(Exercise details): Reproduce all of the listing below without alteration.

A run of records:
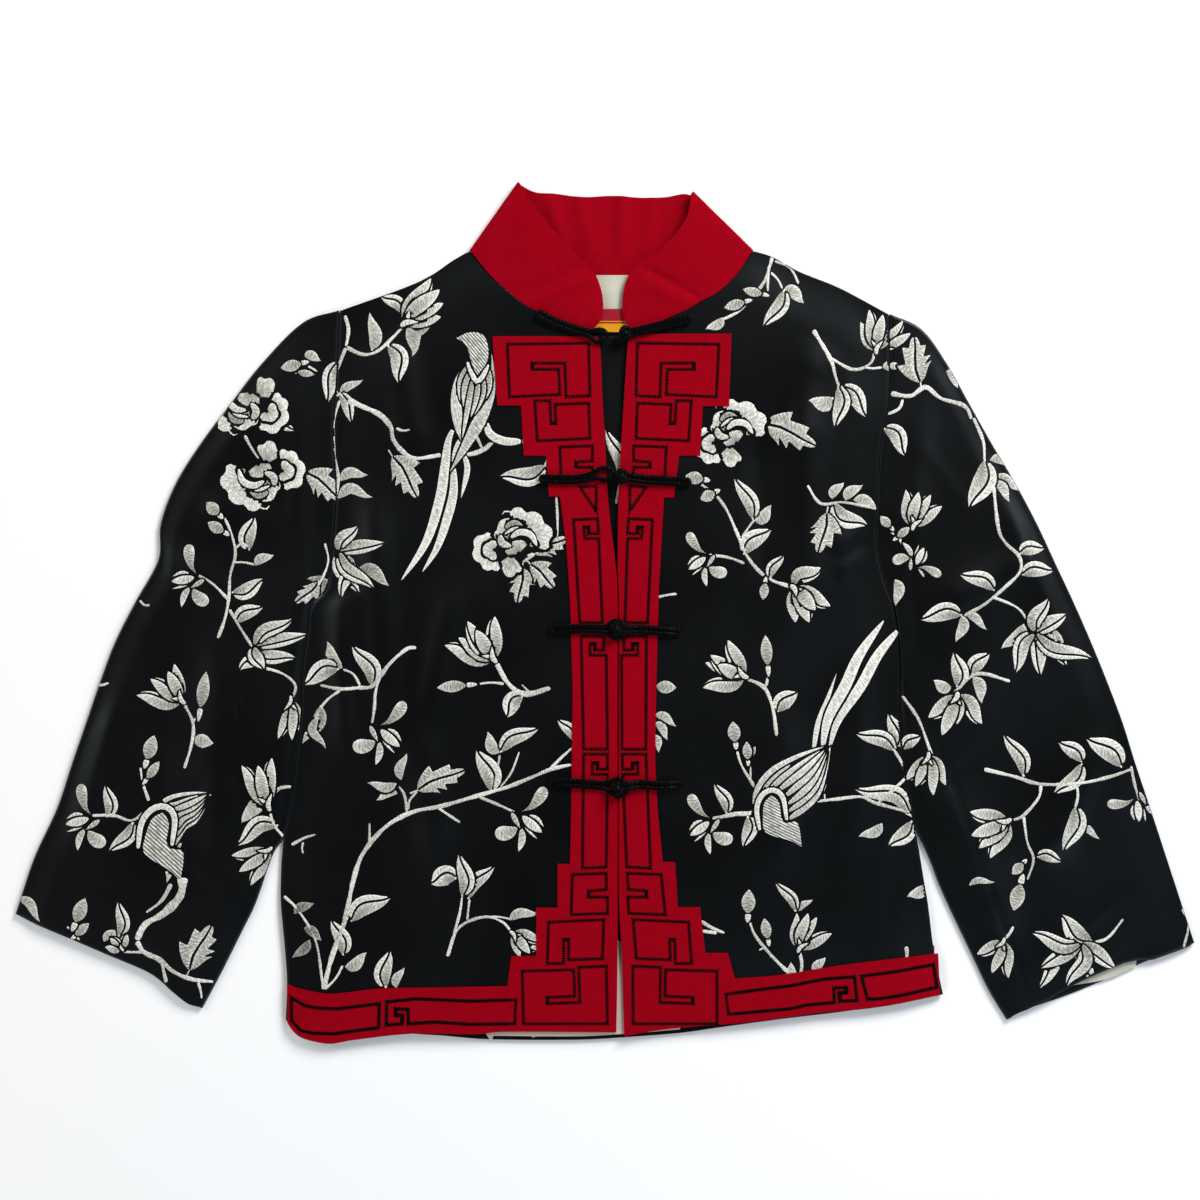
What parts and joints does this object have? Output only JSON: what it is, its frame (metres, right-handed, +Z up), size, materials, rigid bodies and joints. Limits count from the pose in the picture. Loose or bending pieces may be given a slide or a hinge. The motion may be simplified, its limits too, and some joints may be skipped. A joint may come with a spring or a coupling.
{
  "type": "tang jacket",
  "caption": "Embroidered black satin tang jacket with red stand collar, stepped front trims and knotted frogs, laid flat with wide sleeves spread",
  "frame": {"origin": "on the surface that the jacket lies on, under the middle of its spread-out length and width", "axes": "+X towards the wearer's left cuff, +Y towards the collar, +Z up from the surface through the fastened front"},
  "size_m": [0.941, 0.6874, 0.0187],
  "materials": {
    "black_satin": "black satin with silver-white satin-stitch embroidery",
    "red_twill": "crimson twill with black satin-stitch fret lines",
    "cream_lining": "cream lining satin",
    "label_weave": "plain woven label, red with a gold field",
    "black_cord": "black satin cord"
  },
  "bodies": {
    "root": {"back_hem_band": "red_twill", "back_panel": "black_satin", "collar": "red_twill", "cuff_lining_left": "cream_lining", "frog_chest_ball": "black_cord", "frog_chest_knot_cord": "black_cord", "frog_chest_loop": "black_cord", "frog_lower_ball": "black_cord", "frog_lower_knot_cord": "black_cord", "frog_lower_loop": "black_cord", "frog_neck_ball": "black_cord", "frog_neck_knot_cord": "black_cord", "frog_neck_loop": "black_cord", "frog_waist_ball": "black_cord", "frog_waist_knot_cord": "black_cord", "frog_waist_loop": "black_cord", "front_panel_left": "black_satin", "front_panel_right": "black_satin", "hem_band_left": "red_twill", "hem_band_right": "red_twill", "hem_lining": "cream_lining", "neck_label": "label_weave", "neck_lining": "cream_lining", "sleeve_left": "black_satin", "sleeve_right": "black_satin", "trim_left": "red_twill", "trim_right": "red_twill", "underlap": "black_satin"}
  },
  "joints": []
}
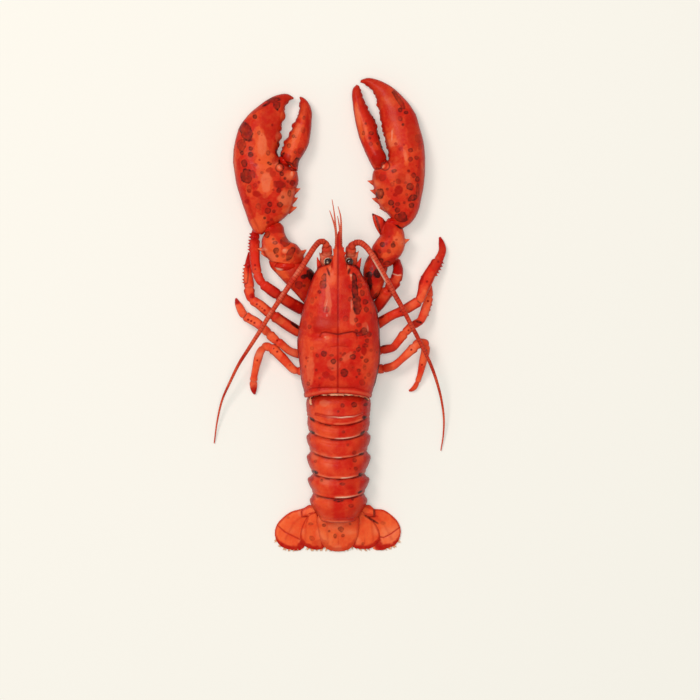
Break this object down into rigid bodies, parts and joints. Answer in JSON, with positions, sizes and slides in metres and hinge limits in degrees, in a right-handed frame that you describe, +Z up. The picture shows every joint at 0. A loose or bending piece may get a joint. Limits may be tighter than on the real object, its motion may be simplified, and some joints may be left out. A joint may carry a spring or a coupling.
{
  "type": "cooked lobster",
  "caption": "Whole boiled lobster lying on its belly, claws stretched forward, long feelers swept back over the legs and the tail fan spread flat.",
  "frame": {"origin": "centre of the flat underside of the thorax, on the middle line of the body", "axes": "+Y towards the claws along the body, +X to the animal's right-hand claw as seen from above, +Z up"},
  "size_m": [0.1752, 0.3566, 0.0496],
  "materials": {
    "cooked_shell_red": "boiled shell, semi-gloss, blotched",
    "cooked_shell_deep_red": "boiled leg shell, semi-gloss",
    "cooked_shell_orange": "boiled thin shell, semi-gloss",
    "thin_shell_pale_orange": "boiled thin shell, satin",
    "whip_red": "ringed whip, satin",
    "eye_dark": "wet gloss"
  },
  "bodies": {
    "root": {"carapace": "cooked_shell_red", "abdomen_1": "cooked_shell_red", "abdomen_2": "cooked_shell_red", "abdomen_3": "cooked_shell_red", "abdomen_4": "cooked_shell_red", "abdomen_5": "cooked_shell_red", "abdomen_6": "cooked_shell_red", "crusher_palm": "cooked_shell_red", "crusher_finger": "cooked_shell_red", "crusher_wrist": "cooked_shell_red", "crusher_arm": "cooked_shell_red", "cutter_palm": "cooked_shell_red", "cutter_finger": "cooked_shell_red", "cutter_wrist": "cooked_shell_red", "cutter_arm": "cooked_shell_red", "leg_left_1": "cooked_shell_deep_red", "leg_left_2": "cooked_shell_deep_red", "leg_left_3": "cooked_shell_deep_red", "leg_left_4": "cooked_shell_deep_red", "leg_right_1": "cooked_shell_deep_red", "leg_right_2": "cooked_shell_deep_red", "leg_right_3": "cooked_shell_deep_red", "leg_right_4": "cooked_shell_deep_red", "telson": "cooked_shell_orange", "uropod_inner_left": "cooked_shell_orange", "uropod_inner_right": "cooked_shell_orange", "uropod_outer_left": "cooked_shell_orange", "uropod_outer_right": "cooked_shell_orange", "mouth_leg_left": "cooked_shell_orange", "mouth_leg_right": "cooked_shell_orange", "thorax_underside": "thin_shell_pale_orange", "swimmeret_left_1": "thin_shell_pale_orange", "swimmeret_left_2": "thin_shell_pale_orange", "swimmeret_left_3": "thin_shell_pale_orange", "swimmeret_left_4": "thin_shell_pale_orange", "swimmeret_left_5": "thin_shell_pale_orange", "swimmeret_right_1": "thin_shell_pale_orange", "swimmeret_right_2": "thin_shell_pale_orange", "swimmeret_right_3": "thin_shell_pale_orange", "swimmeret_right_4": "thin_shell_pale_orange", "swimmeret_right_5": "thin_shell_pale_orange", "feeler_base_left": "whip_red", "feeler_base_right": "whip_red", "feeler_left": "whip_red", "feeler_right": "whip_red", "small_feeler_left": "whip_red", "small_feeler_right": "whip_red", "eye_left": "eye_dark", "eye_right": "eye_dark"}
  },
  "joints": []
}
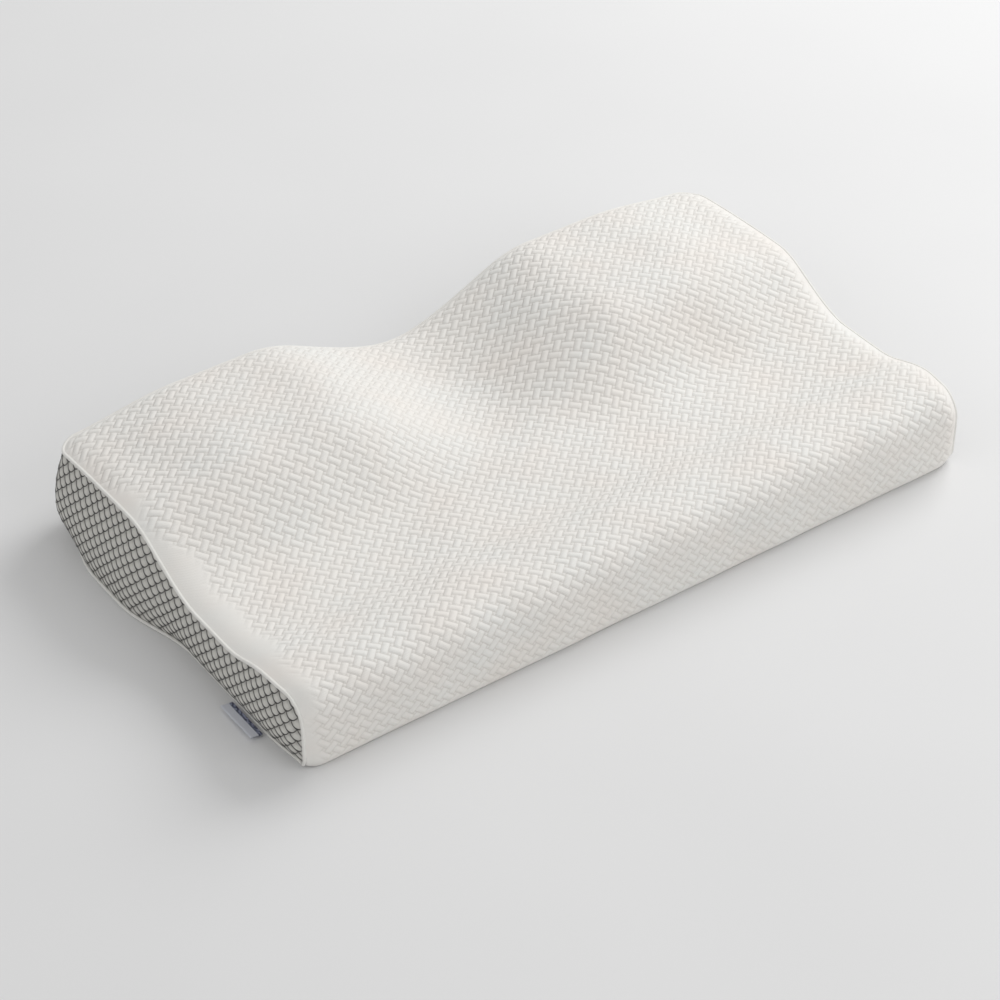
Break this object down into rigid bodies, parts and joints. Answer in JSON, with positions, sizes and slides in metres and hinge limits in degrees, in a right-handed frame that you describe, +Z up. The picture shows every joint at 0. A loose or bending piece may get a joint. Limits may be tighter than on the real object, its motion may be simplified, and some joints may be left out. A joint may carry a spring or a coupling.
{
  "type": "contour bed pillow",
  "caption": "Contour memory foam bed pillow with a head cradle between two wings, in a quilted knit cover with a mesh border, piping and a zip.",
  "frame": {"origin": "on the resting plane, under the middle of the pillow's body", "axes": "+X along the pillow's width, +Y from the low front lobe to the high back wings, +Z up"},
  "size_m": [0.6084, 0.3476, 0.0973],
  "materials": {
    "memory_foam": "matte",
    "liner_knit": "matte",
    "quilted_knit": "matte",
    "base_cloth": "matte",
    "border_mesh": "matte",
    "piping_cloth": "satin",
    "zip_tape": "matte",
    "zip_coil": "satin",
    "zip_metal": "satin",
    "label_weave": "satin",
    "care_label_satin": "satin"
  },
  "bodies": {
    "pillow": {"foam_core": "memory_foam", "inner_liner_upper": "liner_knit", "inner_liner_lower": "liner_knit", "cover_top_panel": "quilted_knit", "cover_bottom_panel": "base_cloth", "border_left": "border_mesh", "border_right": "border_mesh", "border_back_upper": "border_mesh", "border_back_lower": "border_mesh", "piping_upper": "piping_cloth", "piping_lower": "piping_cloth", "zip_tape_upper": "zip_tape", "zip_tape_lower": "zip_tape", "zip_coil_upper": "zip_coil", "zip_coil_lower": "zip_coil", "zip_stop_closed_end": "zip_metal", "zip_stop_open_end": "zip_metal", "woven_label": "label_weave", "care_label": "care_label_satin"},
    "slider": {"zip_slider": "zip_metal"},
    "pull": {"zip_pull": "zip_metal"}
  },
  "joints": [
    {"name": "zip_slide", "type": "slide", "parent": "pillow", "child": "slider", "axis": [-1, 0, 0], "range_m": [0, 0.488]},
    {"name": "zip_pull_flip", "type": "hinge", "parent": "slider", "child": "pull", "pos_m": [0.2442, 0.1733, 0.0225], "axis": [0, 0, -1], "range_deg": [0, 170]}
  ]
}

(Problem solution):
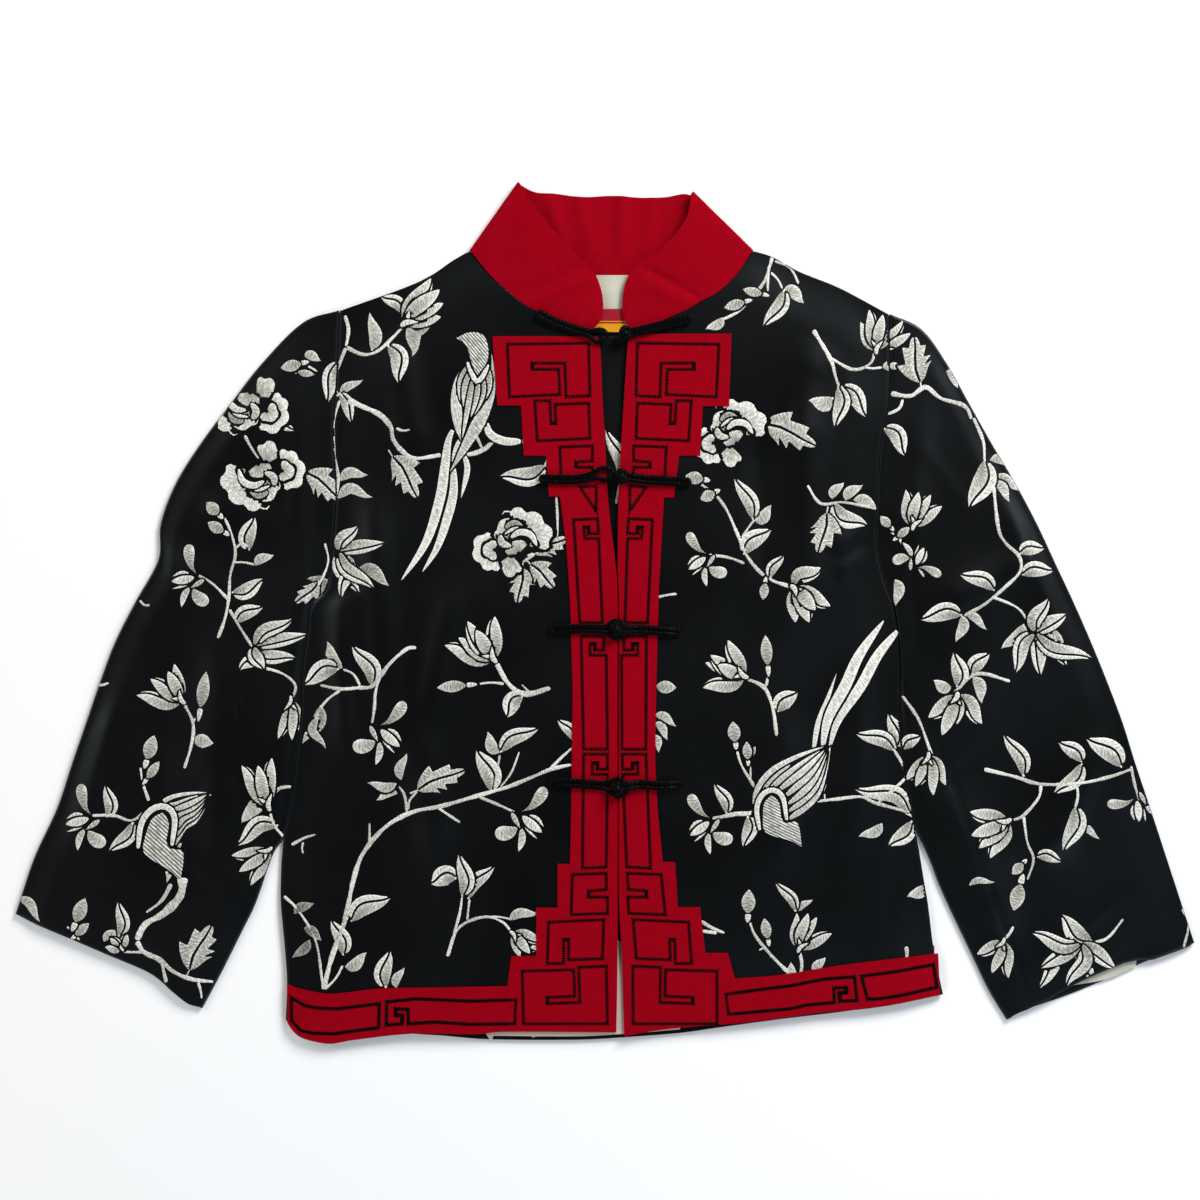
What parts and joints does this object have? Output only JSON: what it is, its frame (metres, right-handed, +Z up), size, materials, rigid bodies and joints. Limits count from the pose in the picture. Loose or bending pieces may be given a slide or a hinge. The motion may be simplified, its limits too, and some joints may be skipped. A joint may come with a spring or a coupling.
{
  "type": "tang jacket",
  "caption": "Embroidered black satin tang jacket with red stand collar, stepped front trims and knotted frogs, laid flat with wide sleeves spread",
  "frame": {"origin": "on the surface that the jacket lies on, under the middle of its spread-out length and width", "axes": "+X towards the wearer's left cuff, +Y towards the collar, +Z up from the surface through the fastened front"},
  "size_m": [0.941, 0.6874, 0.0187],
  "materials": {
    "black_satin": "black satin with silver-white satin-stitch embroidery",
    "red_twill": "crimson twill with black satin-stitch fret lines",
    "cream_lining": "cream lining satin",
    "label_weave": "plain woven label, red with a gold field",
    "black_cord": "black satin cord"
  },
  "bodies": {
    "root": {"back_hem_band": "red_twill", "back_panel": "black_satin", "collar": "red_twill", "cuff_lining_left": "cream_lining", "frog_chest_ball": "black_cord", "frog_chest_knot_cord": "black_cord", "frog_chest_loop": "black_cord", "frog_lower_ball": "black_cord", "frog_lower_knot_cord": "black_cord", "frog_lower_loop": "black_cord", "frog_neck_ball": "black_cord", "frog_neck_knot_cord": "black_cord", "frog_neck_loop": "black_cord", "frog_waist_ball": "black_cord", "frog_waist_knot_cord": "black_cord", "frog_waist_loop": "black_cord", "front_panel_left": "black_satin", "front_panel_right": "black_satin", "hem_band_left": "red_twill", "hem_band_right": "red_twill", "hem_lining": "cream_lining", "neck_label": "label_weave", "neck_lining": "cream_lining", "sleeve_left": "black_satin", "sleeve_right": "black_satin", "trim_left": "red_twill", "trim_right": "red_twill", "underlap": "black_satin"}
  },
  "joints": []
}
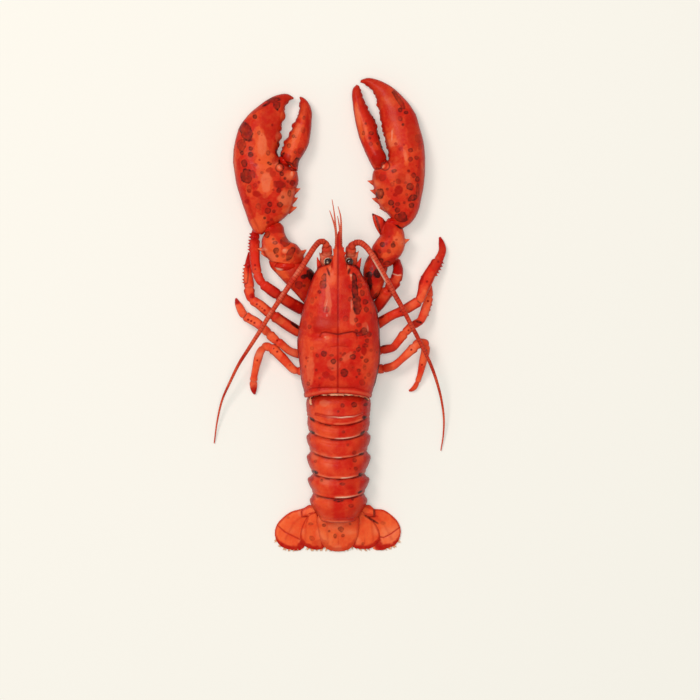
Break this object down into rigid bodies, parts and joints. Answer in JSON, with positions, sizes and slides in metres and hinge limits in degrees, in a right-handed frame that you describe, +Z up. The picture shows every joint at 0. A loose or bending piece may get a joint. Limits may be tighter than on the real object, its motion may be simplified, and some joints may be left out. A joint may carry a spring or a coupling.
{
  "type": "cooked lobster",
  "caption": "Whole boiled lobster lying on its belly, claws stretched forward, long feelers swept back over the legs and the tail fan spread flat.",
  "frame": {"origin": "centre of the flat underside of the thorax, on the middle line of the body", "axes": "+Y towards the claws along the body, +X to the animal's right-hand claw as seen from above, +Z up"},
  "size_m": [0.1752, 0.3566, 0.0496],
  "materials": {
    "cooked_shell_red": "boiled shell, semi-gloss, blotched",
    "cooked_shell_deep_red": "boiled leg shell, semi-gloss",
    "cooked_shell_orange": "boiled thin shell, semi-gloss",
    "thin_shell_pale_orange": "boiled thin shell, satin",
    "whip_red": "ringed whip, satin",
    "eye_dark": "wet gloss"
  },
  "bodies": {
    "root": {"carapace": "cooked_shell_red", "abdomen_1": "cooked_shell_red", "abdomen_2": "cooked_shell_red", "abdomen_3": "cooked_shell_red", "abdomen_4": "cooked_shell_red", "abdomen_5": "cooked_shell_red", "abdomen_6": "cooked_shell_red", "crusher_palm": "cooked_shell_red", "crusher_finger": "cooked_shell_red", "crusher_wrist": "cooked_shell_red", "crusher_arm": "cooked_shell_red", "cutter_palm": "cooked_shell_red", "cutter_finger": "cooked_shell_red", "cutter_wrist": "cooked_shell_red", "cutter_arm": "cooked_shell_red", "leg_left_1": "cooked_shell_deep_red", "leg_left_2": "cooked_shell_deep_red", "leg_left_3": "cooked_shell_deep_red", "leg_left_4": "cooked_shell_deep_red", "leg_right_1": "cooked_shell_deep_red", "leg_right_2": "cooked_shell_deep_red", "leg_right_3": "cooked_shell_deep_red", "leg_right_4": "cooked_shell_deep_red", "telson": "cooked_shell_orange", "uropod_inner_left": "cooked_shell_orange", "uropod_inner_right": "cooked_shell_orange", "uropod_outer_left": "cooked_shell_orange", "uropod_outer_right": "cooked_shell_orange", "mouth_leg_left": "cooked_shell_orange", "mouth_leg_right": "cooked_shell_orange", "thorax_underside": "thin_shell_pale_orange", "swimmeret_left_1": "thin_shell_pale_orange", "swimmeret_left_2": "thin_shell_pale_orange", "swimmeret_left_3": "thin_shell_pale_orange", "swimmeret_left_4": "thin_shell_pale_orange", "swimmeret_left_5": "thin_shell_pale_orange", "swimmeret_right_1": "thin_shell_pale_orange", "swimmeret_right_2": "thin_shell_pale_orange", "swimmeret_right_3": "thin_shell_pale_orange", "swimmeret_right_4": "thin_shell_pale_orange", "swimmeret_right_5": "thin_shell_pale_orange", "feeler_base_left": "whip_red", "feeler_base_right": "whip_red", "feeler_left": "whip_red", "feeler_right": "whip_red", "small_feeler_left": "whip_red", "small_feeler_right": "whip_red", "eye_left": "eye_dark", "eye_right": "eye_dark"}
  },
  "joints": []
}
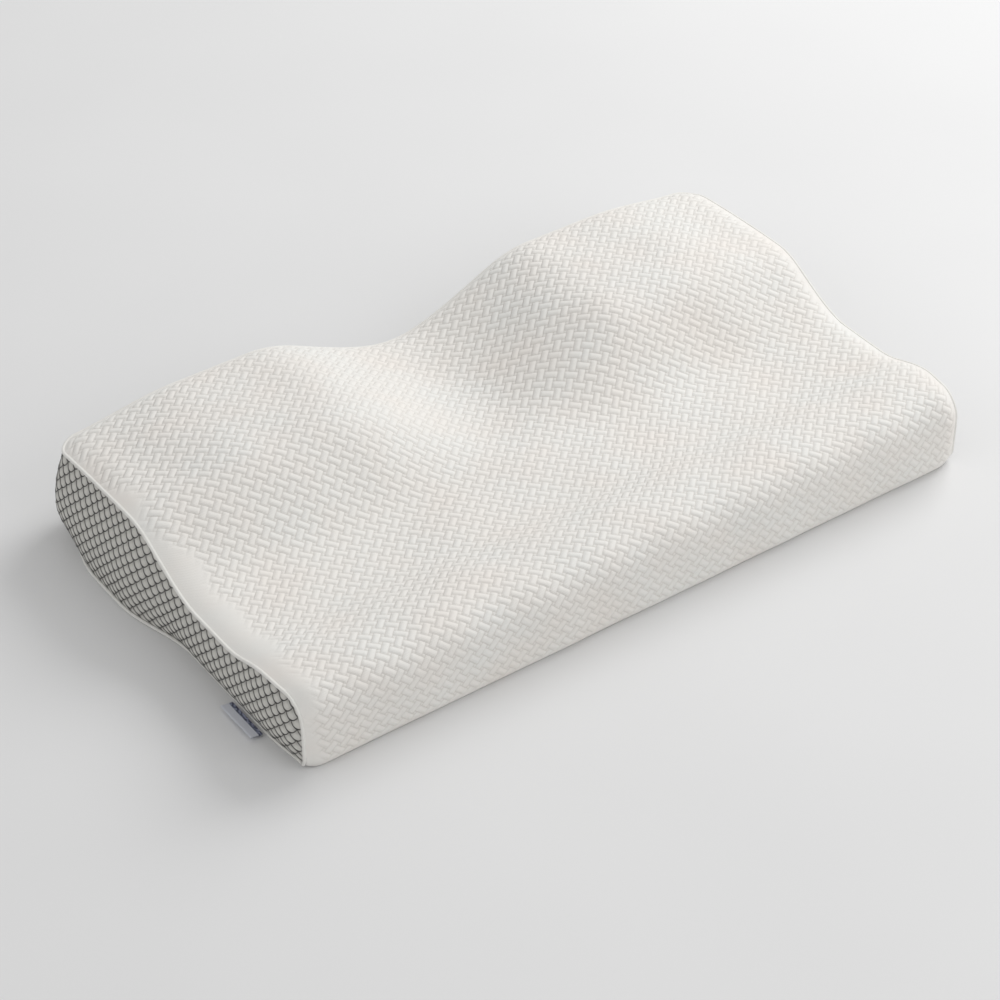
Break this object down into rigid bodies, parts and joints. Answer in JSON, with positions, sizes and slides in metres and hinge limits in degrees, in a right-handed frame that you describe, +Z up. The picture shows every joint at 0. A loose or bending piece may get a joint. Limits may be tighter than on the real object, its motion may be simplified, and some joints may be left out. A joint may carry a spring or a coupling.
{
  "type": "contour bed pillow",
  "caption": "Contour memory foam bed pillow with a head cradle between two wings, in a quilted knit cover with a mesh border, piping and a zip.",
  "frame": {"origin": "on the resting plane, under the middle of the pillow's body", "axes": "+X along the pillow's width, +Y from the low front lobe to the high back wings, +Z up"},
  "size_m": [0.6084, 0.3476, 0.0973],
  "materials": {
    "memory_foam": "matte",
    "liner_knit": "matte",
    "quilted_knit": "matte",
    "base_cloth": "matte",
    "border_mesh": "matte",
    "piping_cloth": "satin",
    "zip_tape": "matte",
    "zip_coil": "satin",
    "zip_metal": "satin",
    "label_weave": "satin",
    "care_label_satin": "satin"
  },
  "bodies": {
    "pillow": {"foam_core": "memory_foam", "inner_liner_upper": "liner_knit", "inner_liner_lower": "liner_knit", "cover_top_panel": "quilted_knit", "cover_bottom_panel": "base_cloth", "border_left": "border_mesh", "border_right": "border_mesh", "border_back_upper": "border_mesh", "border_back_lower": "border_mesh", "piping_upper": "piping_cloth", "piping_lower": "piping_cloth", "zip_tape_upper": "zip_tape", "zip_tape_lower": "zip_tape", "zip_coil_upper": "zip_coil", "zip_coil_lower": "zip_coil", "zip_stop_closed_end": "zip_metal", "zip_stop_open_end": "zip_metal", "woven_label": "label_weave", "care_label": "care_label_satin"},
    "slider": {"zip_slider": "zip_metal"},
    "pull": {"zip_pull": "zip_metal"}
  },
  "joints": [
    {"name": "zip_slide", "type": "slide", "parent": "pillow", "child": "slider", "axis": [-1, 0, 0], "range_m": [0, 0.488]},
    {"name": "zip_pull_flip", "type": "hinge", "parent": "slider", "child": "pull", "pos_m": [0.2442, 0.1733, 0.0225], "axis": [0, 0, -1], "range_deg": [0, 170]}
  ]
}